- Brief: Quote the material below exactly as written, from the first line to the line that holds "bumper: a matt", endpoints included.

- Supplied material:
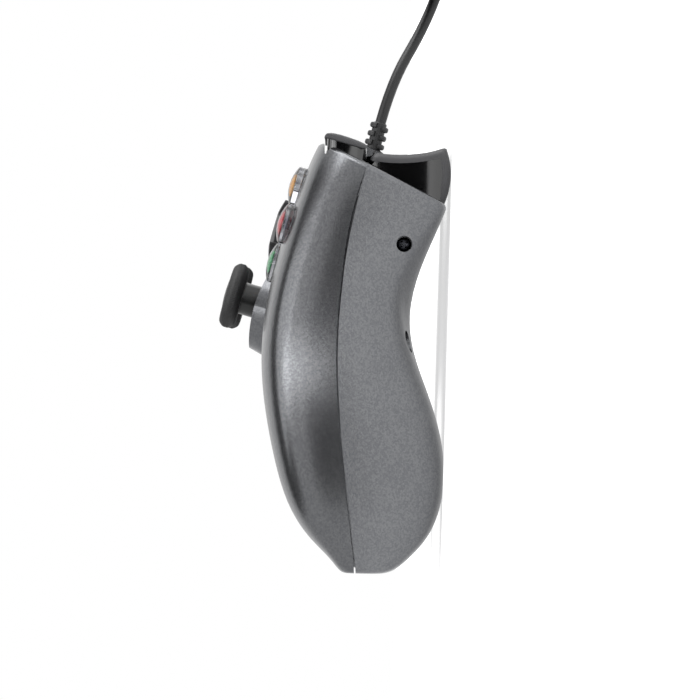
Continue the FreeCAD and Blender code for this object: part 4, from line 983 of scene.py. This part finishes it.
@dataclass
class Bumper(SideAssembly):
    """One bumper: a matt finger plate with rounded ends over a polished skirt."""

    crest_x: float = 46.0
    sweep_radius: float = 300.0
    cap_inner_x: float = 24.4
    cap_outer_x: float = 66.8
    cap_middle_z: float = 25.9
    cap_lean: float = 0.29
    end_round: float = 0.7
    end_inset: float = 0.45
    end_steps: int = 4
    cap_spans: int = 14
    skirt_inner_x: float = 27.2
    skirt_outer_x: float = 65.6
    skirt_low: float = 20.8
    skirt_high: float = 30.4
    skirt_corner: float = 2.4
    skirt_sunk: float = 1.4
    under_y: float = 50.1
    under_z: float = 20.9
    under_slope: float = 0.262
    plane_y: float = 36.04
    plane_slope: float = 0.486
    tuck: float = 0.3

    def bowed(self, x: float) -> float:
        """How far the bumper falls back from its crest at a place along it."""
        return math.sqrt(self.sweep_radius ** 2 - (x - self.crest_x) ** 2) - self.sweep_radius

    def under(self, z: float) -> float:
        """The plate's under side at a height, where it is fullest."""
        return self.under_y + self.under_slope * (z - self.under_z)

    def spots(self) -> list[Pair]:
        """Steps along the plate so that both its ends are rounded.

        Returns:
            Each place, with how far the outline is drawn in there.
        """
        ends = []
        for step in range(self.end_steps + 1):
            turn = math.radians(90 * step / self.end_steps)
            ends.append((self.end_round * (1 - math.cos(turn)), self.end_inset * (1 - math.sin(turn))))
        made = [(self.cap_inner_x + run, inset) for run, inset in ends]
        start = self.cap_inner_x + self.end_round
        span = (self.cap_outer_x - self.end_round - start) / self.cap_spans
        made += [(start + span * step, 0.0) for step in range(1, self.cap_spans)]
        return made + [(self.cap_outer_x - run, inset) for run, inset in reversed(ends)]

    def cap_mesh(self) -> Mesh:
        """Makes the finger plate.

        Returns:
            The mesh.
        """
        outline = [(51.2, 20.95), (51.45, 21.2), (52.2, 22.9), (53.0, 25.4), (53.55, 27.4), (53.82, 28.8)]
        outline += [(53.88, 29.6), (53.8, 30.3), (53.55, 30.85), (53.1, 31.12), (52.6, 31.15)]
        outline += [(self.under(29.8) + 0.15, 30.7), (self.under(29.8), 29.8), (self.under(25.4), 25.4)]
        outline += [(self.under(21.4), 21.4), (self.under(21.0) + 0.1, 20.98)]
        middle_y = sum(y for y, z in outline) / len(outline)
        rings = []
        for x, inset in self.spots():
            ring = []
            for y, z in outline:
                off_z = self.cap_middle_z - z
                off_y = middle_y - self.cap_lean * off_z - y
                pull_y = math.copysign(min(inset, abs(off_y)), off_y)
                pull_z = math.copysign(min(inset, abs(off_z)), off_z)
                ring.append(Vector((x, y + pull_y + self.bowed(x), z + pull_z)))
            rings.append(ring)
        return skinned(self.side.named("bumper_plate"), rings, crease=38.0)

    def skirt_mesh(self) -> Mesh:
        """Makes the polished skirt with round corners.

        Returns:
            The mesh.
        """
        corner = self.skirt_corner
        inner, outer = self.skirt_inner_x + corner, self.skirt_outer_x - corner
        low, high = self.skirt_low + corner, self.skirt_high - corner
        flat = []
        for quarter, centre in enumerate(((outer, high), (inner, high), (inner, low), (outer, low))):
            flat += arc_points(centre, corner, 90 * quarter, 90 * quarter + 90, 10)
        foot = [Vector((x, self.plane_y + self.plane_slope * z - self.skirt_sunk, z)) for x, z in flat]
        top = [Vector((x, self.under(z) + self.tuck + self.bowed(x), z)) for x, z in flat]
        return skinned(self.side.named("bumper_wall"), [foot, top])

    def build(self) -> None:
        """Makes both parts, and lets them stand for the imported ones."""
        mirror = self.mirror()
        body = self.side.named("bumper")
        self.set_piece(self.cap_mesh(), mirror, SATIN_ABS, "matte_black", body, body + "_cap")
        self.set_piece(self.skirt_mesh(), mirror, POLISHED_ABS, "gloss_black", body, body + "_skirt")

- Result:
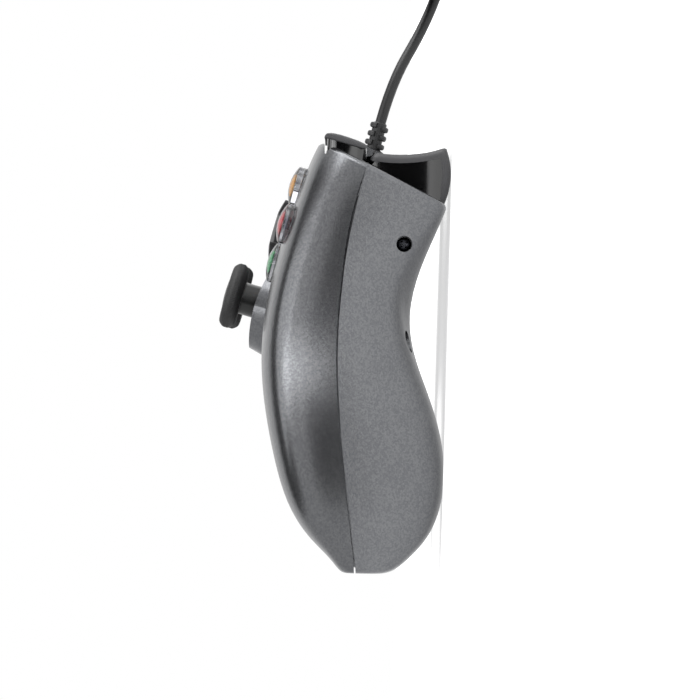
Continue the FreeCAD and Blender code for this object: part 4, from line 983 of scene.py. This part finishes it.
@dataclass
class Bumper(SideAssembly):
    """One bumper: a matt finger plate with rounded ends over a polished skirt."""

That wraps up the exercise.